I think there is going to be a panel of 4 so quite daunting as well as I know them all (don't want to make a fool of myself!)

NotWithoutMyMerkin Mon 04-Nov-13 19:41:59

As Luna said, its very common nowadays to be asked to give examples of when you demonstrated a skill. So instead of being asked 'can you work in a team?' you will perhaps be asked 'can you tell me about a time you worked as part of a team?'. To answer these types of questions;
Summarise the situation (briefly) of the example you are using, explain what you did, explain the outcome.
Eg 'I was working on a project that did x y z as part of a team of 10 people. We had to deliver x y z under tight timescales. I worked with other team members to bla bla bla, and as part of a smaller group to bla bla bla. We split into smaller teams to deliver some parts of the project and ensured we allocated tasks to people based on their strengths. Whilst I worked as a team member I also helped lead the team by chairing project our daily meetings. We delivered x y and z earlier than the planned deadline. (You will need a bit more detail and specificity than this!)
To prepare for these q's look at the skills in the job description and think of examples you can use (like the above) to give to demonstrate them. Normally one of your examples can be used to cover more than one skill (eg with the example above I could have used it for leading a team as well).
Common questions could include working as a team or leading a team, coaching an employee, managing conflict, motivating a group, planning a piece of work etc but will depend on the type of role.
Final point, its ok to use examples from your personal life (eg if you are part of a committee, choir or something) and its fine to take time to think through your answer before talking, eg. say 'Im just taking a minute to think of a good example to demonstrate that skill'
Good luck.

SteamWisher Mon 04-Nov-13 19:32:35

Go through the competences and brush up on specific examples for each.
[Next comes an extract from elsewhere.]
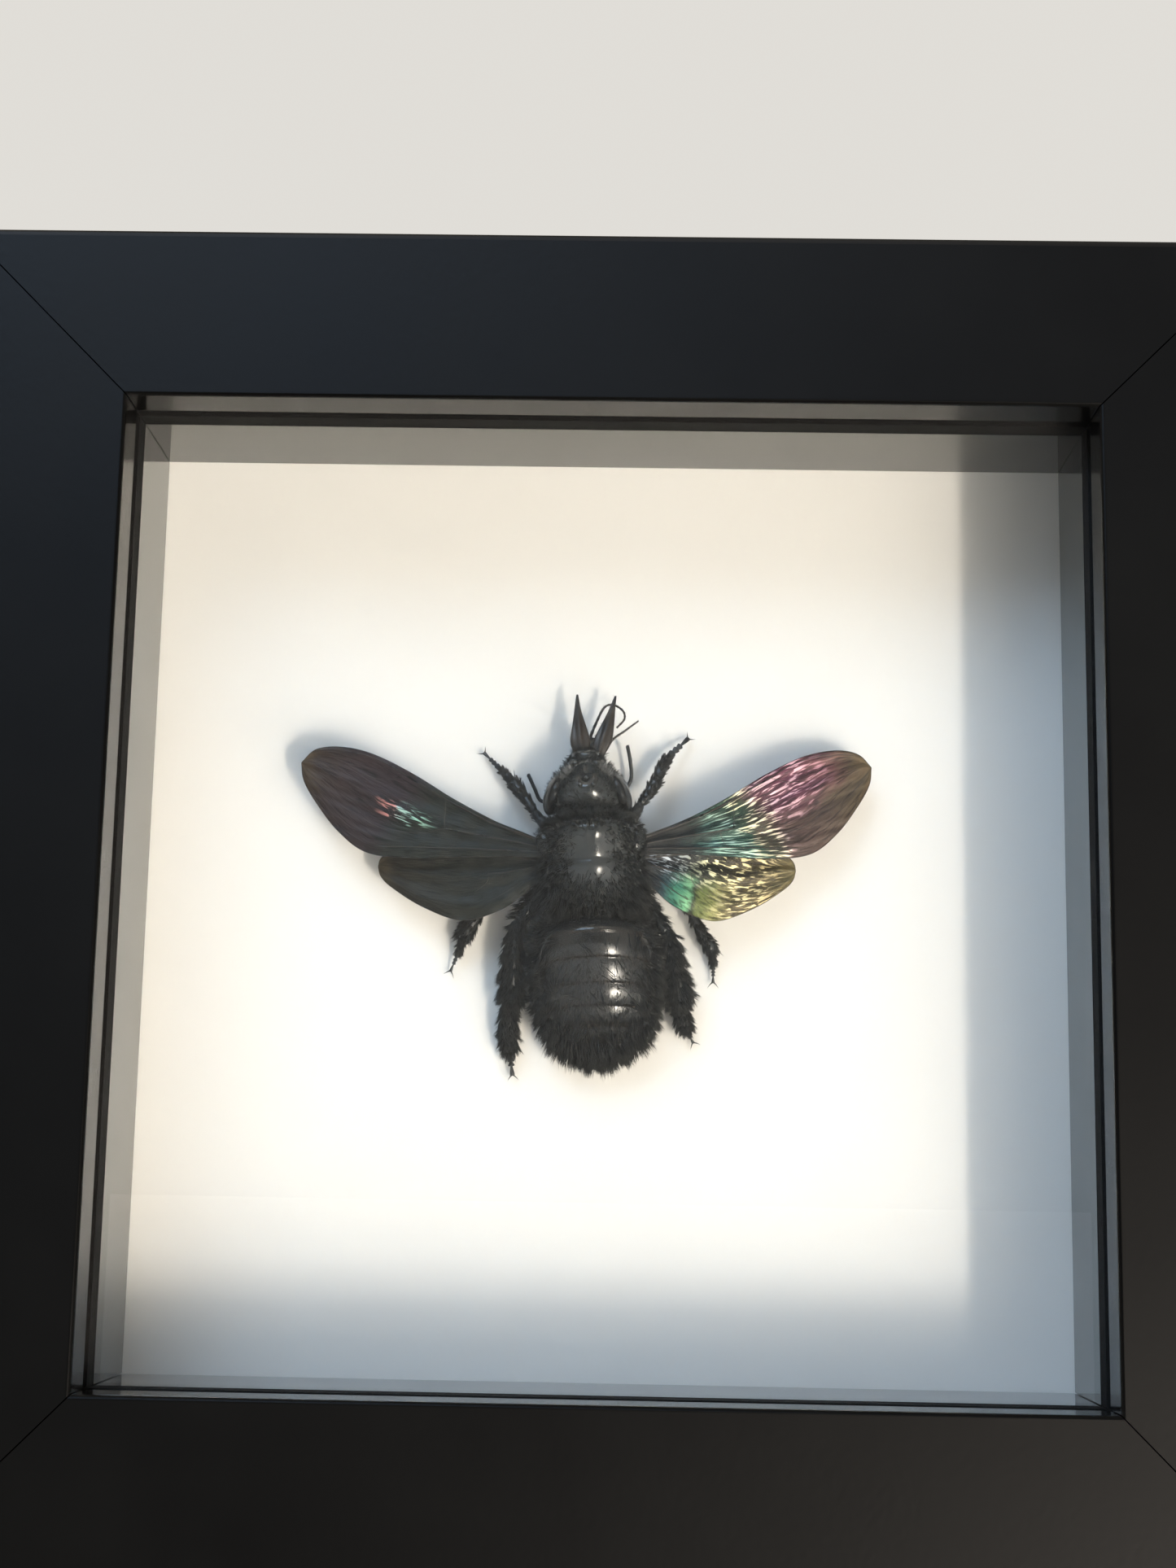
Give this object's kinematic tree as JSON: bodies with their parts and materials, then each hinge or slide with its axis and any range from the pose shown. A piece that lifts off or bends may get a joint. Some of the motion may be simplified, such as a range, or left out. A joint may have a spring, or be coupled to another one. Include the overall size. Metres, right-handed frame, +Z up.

Look at the job description and again think of how you would perform the role.
What kind of organisation is it? Do you have wider corporate initiatives that you need to be aware of? Is it client facing? What about the budget stuff? Us it a key aspect?

Lunaballoon Mon 04-Nov-13 19:29:49

My experience of interviews recently is that when assessing skills - teamwork or leadership, for example, you'll be asked to give examples of when you demonstrated that particular skill.

Sibble Mon 04-Nov-13 07:47:00

I have been shortlisted for an internal promotion. Job has only been advertised internally. I have been advised that the interview will be formal however it is about 20 years since I have been formally interviewed. My jobs since then have been internal promotions or informally appointed/head hunted.

I am sure that interviews will have changed during that time so any advice on what type of questions I might be asked would be appreciated. It is for a team leader post with budgetary responsibilities. I have experience of both pre-children but not recently as I took less stressful jobs while my dss were young (they are now 9 and 13 so I feel able to take on more hours/responsibilities).

Any interview advice would be appreciated.